The Biggest Enemy of Conversion: False Positives
False positives in cybersecurity are a major issue for businesses that have security systems. It is important to understand this problem and address it. Companies need tools to identify false positives, improve their efficiency, and minimize the risk of loss. Continue to learn more about one of the biggest enemies of conversion: false positives.
What is the term False-Positive
False-positive is actually an umbrella term for false positives and false negatives. Even though these two situations are almost opposite of each other, both of them point in one direction; a bad call by the system. Let’s shed a light on false positives.
Same question but different, I guess
A false positive happens when a piece of content has been flagged as suspicious and rejected because of it. Basically a false positive is a piece of data in your system that is incorrectly considered to be an attack. This can happen in a number of different ways, but the most common example is when a cybersecurity solution makes a mistake while analyzing. In this case, the customer will be flagged as suspicious and any request from the customer will be rejected. Because the system is not doing its job correctly, it’s easy to falsely label someone as a malicious user or even a hacker.

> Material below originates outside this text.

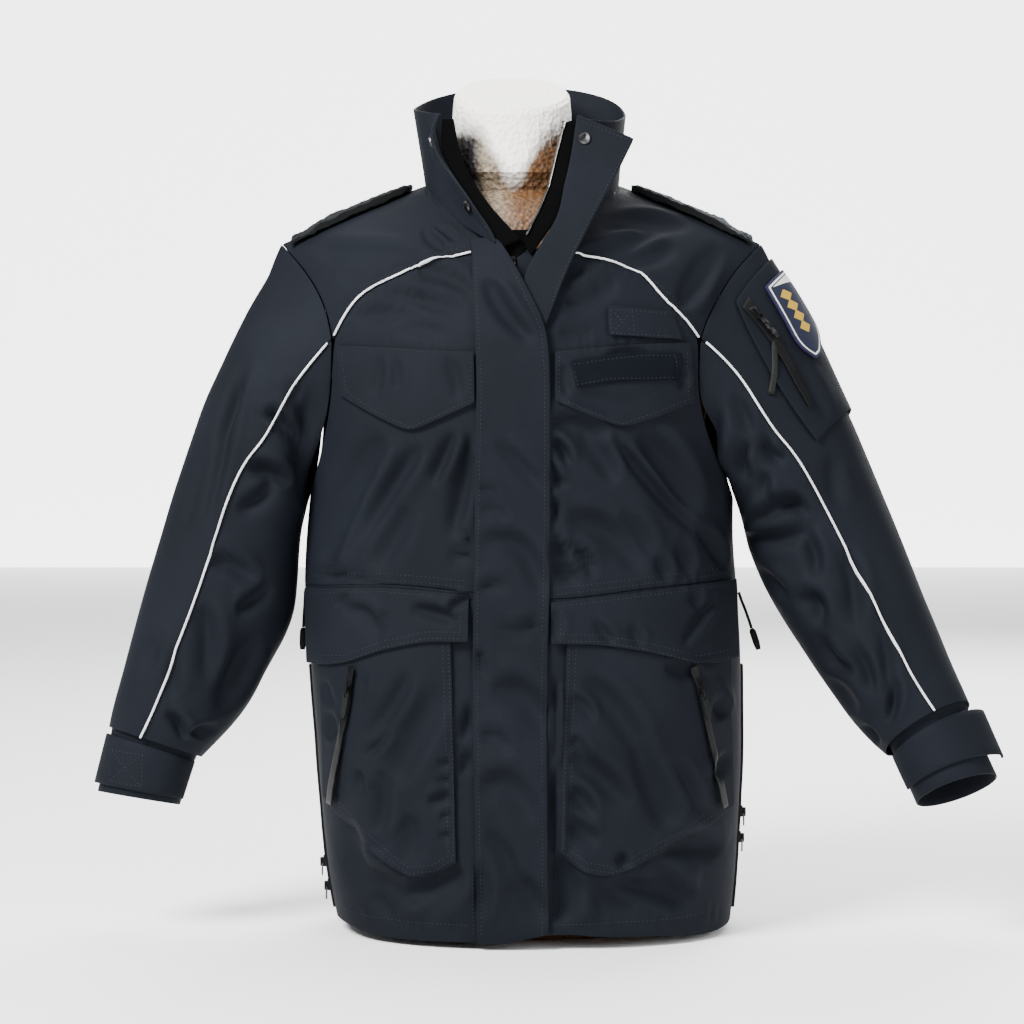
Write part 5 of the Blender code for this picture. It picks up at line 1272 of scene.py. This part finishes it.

In my previous work experiences, after a SQL Injection attack, my first thought was: “Proof there is an attack on our system”. I did not have a good understanding of the true nature of the attack until I reviewed my networks. The result was a false positive in a security tool. While it’s true that false positives are rare, there were numerous times I thought I was right about a potential attack and it turned out to be a false positive.
What is False Negative
Since we clear what false positives are now we can move to false negatives. False negatives are, as we pointed earlier almost the opposite of false positives. It means that a cybersecurity system instead of labeling a customer as an attacker, this time it labels a hacker as a visitor. Therefore it creates a security breach and clears the way for the attacker to get a hold of your data.
How does it affect companies
I can almost hear you say “Is that very common?” and “How does it affect me and how much it costs?”. In a company, the false alarm rate can be up to 40%. That is shocking to hear but even more shocking to hear is that; companies lose an average of 2,79%, emphasis on average, of their revenue because of false positives. That number is actually more than chargeback costs. These events usually occur in campaign times so basically when a company spends thousands of dollars to get more customers.
Conclusion
False positives hurt small businesses even more because they already have fewer customers than huge companies. They can not afford to lose some of them. In order to, decrease the damage that can be caused by false positives, you should choose the right tools or track requests and scan for false positives. But it can be late when you discover them so after you discover them try to solve the root problem that causes it.